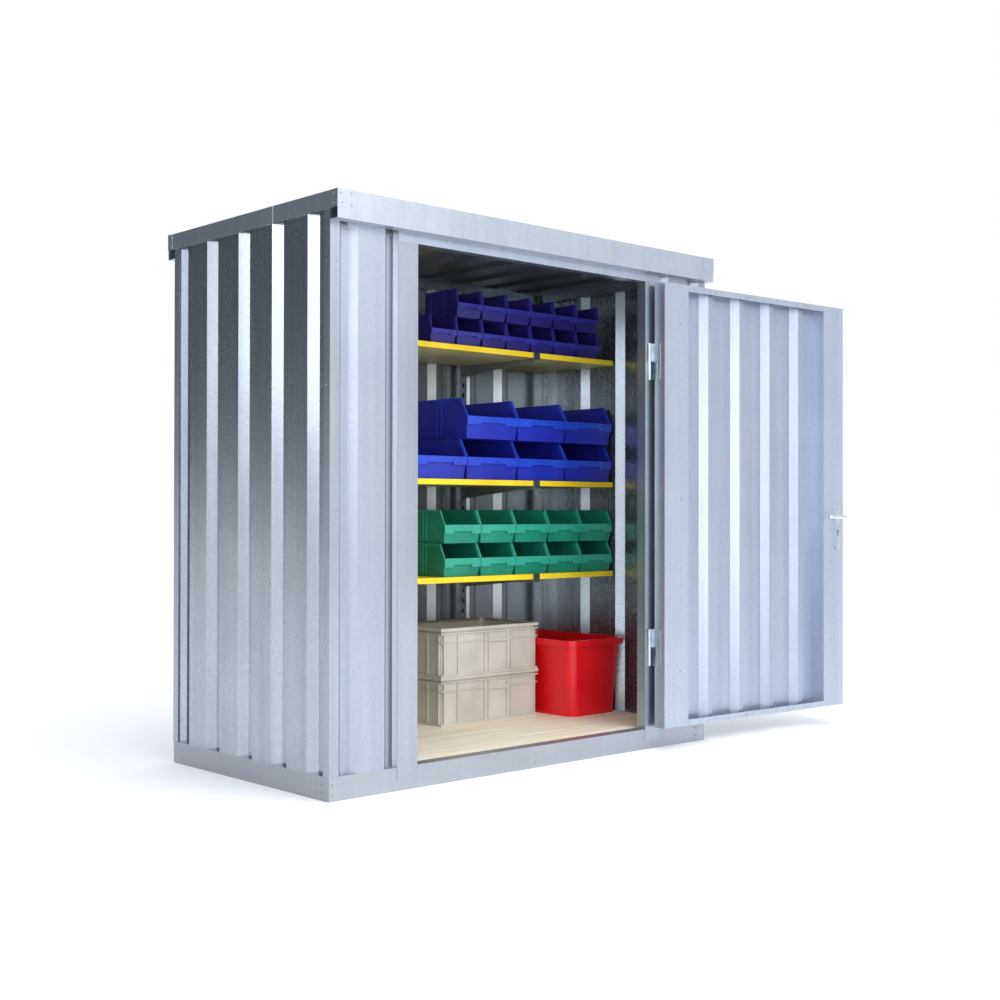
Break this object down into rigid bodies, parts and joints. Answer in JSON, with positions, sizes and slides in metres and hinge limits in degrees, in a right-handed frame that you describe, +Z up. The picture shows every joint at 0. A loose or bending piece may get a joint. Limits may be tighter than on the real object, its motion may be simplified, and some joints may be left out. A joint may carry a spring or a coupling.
{
  "type": "storage container",
  "caption": "Walk-up storage container of ribbed galvanised sheet on a steel sill frame, with a flat rimmed roof, a hinged door and shelves with bins.",
  "frame": {"origin": "on the ground under the middle of the container's base, on the underside of its middle floor joist", "axes": "+X along the front to the right, +Y from front to back, +Z up"},
  "size_m": [3.0143, 1.3482, 2.2],
  "materials": {
    "sill_steel": "hot-dip galvanised, dull",
    "floor_wood": "bare sanded plywood",
    "frame_steel": "galvanised, satin",
    "wall_sheet": "galvanised sheet, fine spangle",
    "roof_sheet": "galvanised sheet, fine spangle",
    "fascia_steel": "galvanised, satin",
    "hinge_zinc": "bright zinc plated",
    "shelf_steel": "galvanised, satin",
    "bracket_steel": "dark grey powder coat",
    "shelf_board": "board with a yellow coated edge",
    "navy_plastic": "moulded polypropylene",
    "blue_plastic": "moulded polypropylene",
    "green_plastic": "moulded polypropylene",
    "grey_plastic": "moulded polypropylene",
    "red_plastic": "moulded polyethylene, waxy gloss",
    "door_sheet": "galvanised sheet, fine spangle",
    "door_frame": "galvanised, satin",
    "lock_zinc": "zinc plated",
    "lever_metal": "polished aluminium"
  },
  "bodies": {
    "container": {"floor_joists": "sill_steel", "sill_front": "sill_steel", "sill_back": "sill_steel", "sill_left": "sill_steel", "sill_right": "sill_steel", "floor_board": "floor_wood", "corner_posts_front": "frame_steel", "corner_posts_back": "frame_steel", "left_wall": "wall_sheet", "right_wall": "wall_sheet", "back_wall": "wall_sheet", "front_panel_left": "wall_sheet", "front_panel_right": "wall_sheet", "door_post_left": "frame_steel", "door_post_right": "frame_steel", "door_lintel": "frame_steel", "top_rail_front": "frame_steel", "top_rail_back": "frame_steel", "top_rails_side": "frame_steel", "roof_sheet": "roof_sheet", "fascia_front": "fascia_steel", "fascia_back": "fascia_steel", "fascia_left": "fascia_steel", "fascia_right": "fascia_steel", "roof_corner_caps": "fascia_steel", "post_hinge_leaves": "hinge_zinc", "shelf_uprights": "shelf_steel", "shelf_brackets": "bracket_steel", "shelf_lower": "shelf_board", "shelf_middle": "shelf_board", "shelf_upper": "shelf_board", "small_bins": "navy_plastic", "large_bins": "blue_plastic", "green_bins": "green_plastic", "grey_crates": "grey_plastic", "red_tub": "red_plastic"},
    "door": {"door_panel": "door_sheet", "door_stile_hinge": "door_frame", "door_stile_lock": "door_frame", "door_rail_top": "door_frame", "door_rail_bottom": "door_frame", "door_hinge_leaves": "hinge_zinc", "lock_plates": "lock_zinc", "lock_cylinder": "lock_zinc"},
    "lever": {"door_lever": "lever_metal"}
  },
  "joints": [
    {"name": "door_hinge", "type": "hinge", "parent": "container", "child": "door", "pos_m": [0.6615, -0.56, 1], "axis": [0, 0, 1], "range_deg": [-177.4, 0]},
    {"name": "lever_turn", "type": "hinge", "parent": "door", "child": "lever", "pos_m": [1.90747, -0.65575, 1.02], "axis": [-0.0447, -0.999, 0], "range_deg": [0, 45], "stiffness_Nm_per_rad": 1.2, "springref_deg": -34.38}
  ]
}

★ ★ ★ ★ ★

### WRITTEN REQUEST
Repeat the material above in full, keeping every word.

### ANSWER TO THIS PROBLEM
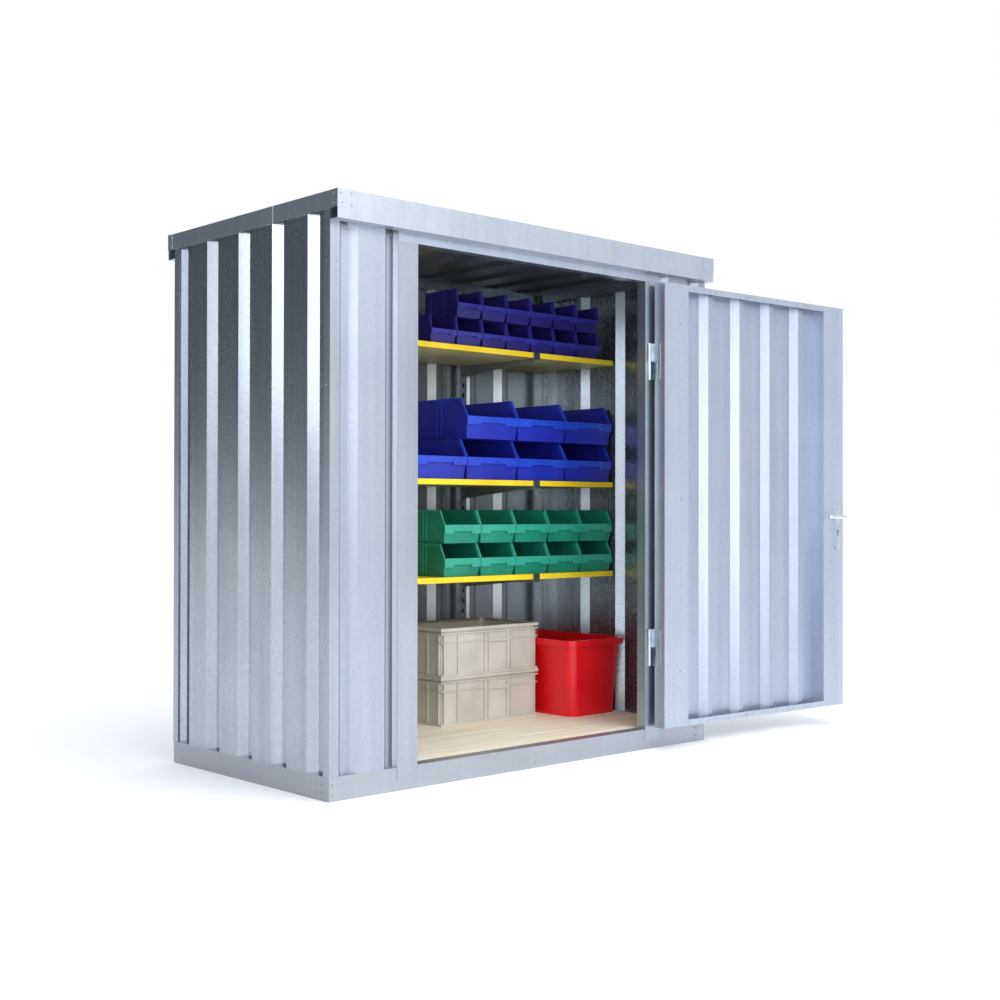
Break this object down into rigid bodies, parts and joints. Answer in JSON, with positions, sizes and slides in metres and hinge limits in degrees, in a right-handed frame that you describe, +Z up. The picture shows every joint at 0. A loose or bending piece may get a joint. Limits may be tighter than on the real object, its motion may be simplified, and some joints may be left out. A joint may carry a spring or a coupling.
{
  "type": "storage container",
  "caption": "Walk-up storage container of ribbed galvanised sheet on a steel sill frame, with a flat rimmed roof, a hinged door and shelves with bins.",
  "frame": {"origin": "on the ground under the middle of the container's base, on the underside of its middle floor joist", "axes": "+X along the front to the right, +Y from front to back, +Z up"},
  "size_m": [3.0143, 1.3482, 2.2],
  "materials": {
    "sill_steel": "hot-dip galvanised, dull",
    "floor_wood": "bare sanded plywood",
    "frame_steel": "galvanised, satin",
    "wall_sheet": "galvanised sheet, fine spangle",
    "roof_sheet": "galvanised sheet, fine spangle",
    "fascia_steel": "galvanised, satin",
    "hinge_zinc": "bright zinc plated",
    "shelf_steel": "galvanised, satin",
    "bracket_steel": "dark grey powder coat",
    "shelf_board": "board with a yellow coated edge",
    "navy_plastic": "moulded polypropylene",
    "blue_plastic": "moulded polypropylene",
    "green_plastic": "moulded polypropylene",
    "grey_plastic": "moulded polypropylene",
    "red_plastic": "moulded polyethylene, waxy gloss",
    "door_sheet": "galvanised sheet, fine spangle",
    "door_frame": "galvanised, satin",
    "lock_zinc": "zinc plated",
    "lever_metal": "polished aluminium"
  },
  "bodies": {
    "container": {"floor_joists": "sill_steel", "sill_front": "sill_steel", "sill_back": "sill_steel", "sill_left": "sill_steel", "sill_right": "sill_steel", "floor_board": "floor_wood", "corner_posts_front": "frame_steel", "corner_posts_back": "frame_steel", "left_wall": "wall_sheet", "right_wall": "wall_sheet", "back_wall": "wall_sheet", "front_panel_left": "wall_sheet", "front_panel_right": "wall_sheet", "door_post_left": "frame_steel", "door_post_right": "frame_steel", "door_lintel": "frame_steel", "top_rail_front": "frame_steel", "top_rail_back": "frame_steel", "top_rails_side": "frame_steel", "roof_sheet": "roof_sheet", "fascia_front": "fascia_steel", "fascia_back": "fascia_steel", "fascia_left": "fascia_steel", "fascia_right": "fascia_steel", "roof_corner_caps": "fascia_steel", "post_hinge_leaves": "hinge_zinc", "shelf_uprights": "shelf_steel", "shelf_brackets": "bracket_steel", "shelf_lower": "shelf_board", "shelf_middle": "shelf_board", "shelf_upper": "shelf_board", "small_bins": "navy_plastic", "large_bins": "blue_plastic", "green_bins": "green_plastic", "grey_crates": "grey_plastic", "red_tub": "red_plastic"},
    "door": {"door_panel": "door_sheet", "door_stile_hinge": "door_frame", "door_stile_lock": "door_frame", "door_rail_top": "door_frame", "door_rail_bottom": "door_frame", "door_hinge_leaves": "hinge_zinc", "lock_plates": "lock_zinc", "lock_cylinder": "lock_zinc"},
    "lever": {"door_lever": "lever_metal"}
  },
  "joints": [
    {"name": "door_hinge", "type": "hinge", "parent": "container", "child": "door", "pos_m": [0.6615, -0.56, 1], "axis": [0, 0, 1], "range_deg": [-177.4, 0]},
    {"name": "lever_turn", "type": "hinge", "parent": "door", "child": "lever", "pos_m": [1.90747, -0.65575, 1.02], "axis": [-0.0447, -0.999, 0], "range_deg": [0, 45], "stiffness_Nm_per_rad": 1.2, "springref_deg": -34.38}
  ]
}